Bientôt des chemins piétons dans votre propriété?

PLAN DIRECTEUR COMMUNAL • Une commission du Conseil communal prévoit le «développement de chemins piétons sur des parcelles privées». Une atteinte à la propriété privée pour les milieux de droite, une nécessité pour la majorité de gauche qui évoque désormais uniquement les futurs immeubles à construire.

C’est une toute petite phrase, mais qui fait bondir les milieux immobiliers. Traité par la commission concernée du Conseil communal de Lausanne, le projet de Plan directeur communal (PDCom) qui définit la future stratégie d'aménagement du territoire à l'échelle de Lausanne prévoit en effet un développement des itinéraires piétons «également sur des parcelles privées si c’est nécessaire pour des cheminements courts et directs.»

Atteinte à la propriété privée

Olivier Feller, conseiller national PLR et directeur de la Chambre vaudoise immobilière (CVI), ironise: «Sur le plan politique, la volonté de la commission de développer des chemins piétons sur les parcelles privées ne témoigne pas d’une grande sensibilité à la garantie de la propriété.»

Même son de cloche de la part de Frédéric Dovat, secrétaire général de l’USPI Vaud: «Il s’agit évidemment d’une atteinte à la garantie de la propriété privée et qui s’inscrit dans la volonté municipale d’étatiser le sol, comme on a pu le voir par exemple avec l’exercice du droit de préemption par la commune. Il y a d’autres mesures pour faciliter la mobilité, plus proportionnées et moins coûteuses que de créer des chemins piétons sur les parcelles privées, à savoir par exemple l’amélioration de la mobilité dans l’espace public et l’amélioration de la signalétique.»
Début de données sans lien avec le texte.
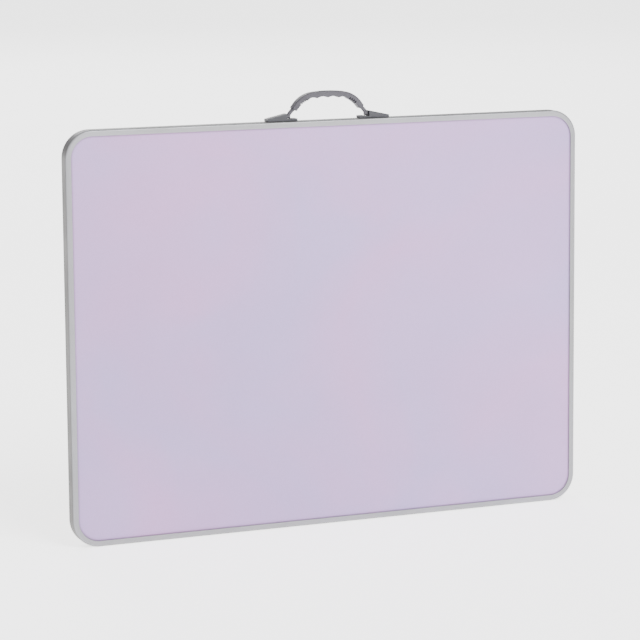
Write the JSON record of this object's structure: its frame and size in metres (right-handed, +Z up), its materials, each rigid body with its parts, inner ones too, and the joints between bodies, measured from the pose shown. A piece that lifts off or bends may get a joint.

«En matière de chemins piétons, la Ville devrait plutôt faire le nécessaire sur les parcelles dont elle est propriétaire, lance goguenarde la conseillère communale PLR Anouck Saugy rapportrice de minorité de la commission qui a travaillé sur le PDCom. Une chose est sûre: cela va poser des problèmes juridiques et augure de batailles devant les tribunaux.» Développer des itinéraires piétons sur les parcelles privées, si la proposition venait à être retenue ne sera en tout cas pas une sinécure. La Ville de Lausanne pourrait en effet, au travers d’une servitude, créer sur une parcelle privée un droit de passage. Mais la servitude est un contrat qui nécessite forcément l’accord du propriétaire, et en cas d’accord, une indemnisation de celui-ci.

Expropriations à venir?

«L’autre solution, explique Olivier Feller, c’est de passer par l’expropriation formelle. Mais la décision d’exproprier peut faire l’objet de recours. Et l’expropriation n’est admise que si certains principes sont respectés, comme l’intérêt public et la proportionnalité. Je doute qu’une expropriation pour créer un chemin piéton soit conforme à ces principes.»

La majorité de gauche du Conseil communal tempère en évoquant le fait qu’une telle disposition ne concernerait que les édifices à venir, une nuance qui ne figure pas dans le communiqué officiel: «Dès lors que l’on veut que la population se déplace davantage à pied y compris les personnes âgées, il faut des chemins continus. Aujourd’hui, il y a des barrières importantes, qu’on pourrait supprimer lors de nouvelles constructions», explique le socialiste Benoît Gaillard, rapporteur de la majorité à la Commission, qui admet: «Certes il s’agit d’une immixtion dans la propriété privée, mais il y en a déjà beaucoup aujourd’hui, comme par exemple lorsque les bâtiments doivent mettre leurs places de jeux à la disposition du public. La propriété donne des droits, mais aussi des devoirs. Il n’est pas question qu’on puisse passer dans les jardins privés de tout un chacun! Mais bien de planifier des cheminements pratiques lorsqu’on construit de nouveaux immeubles.»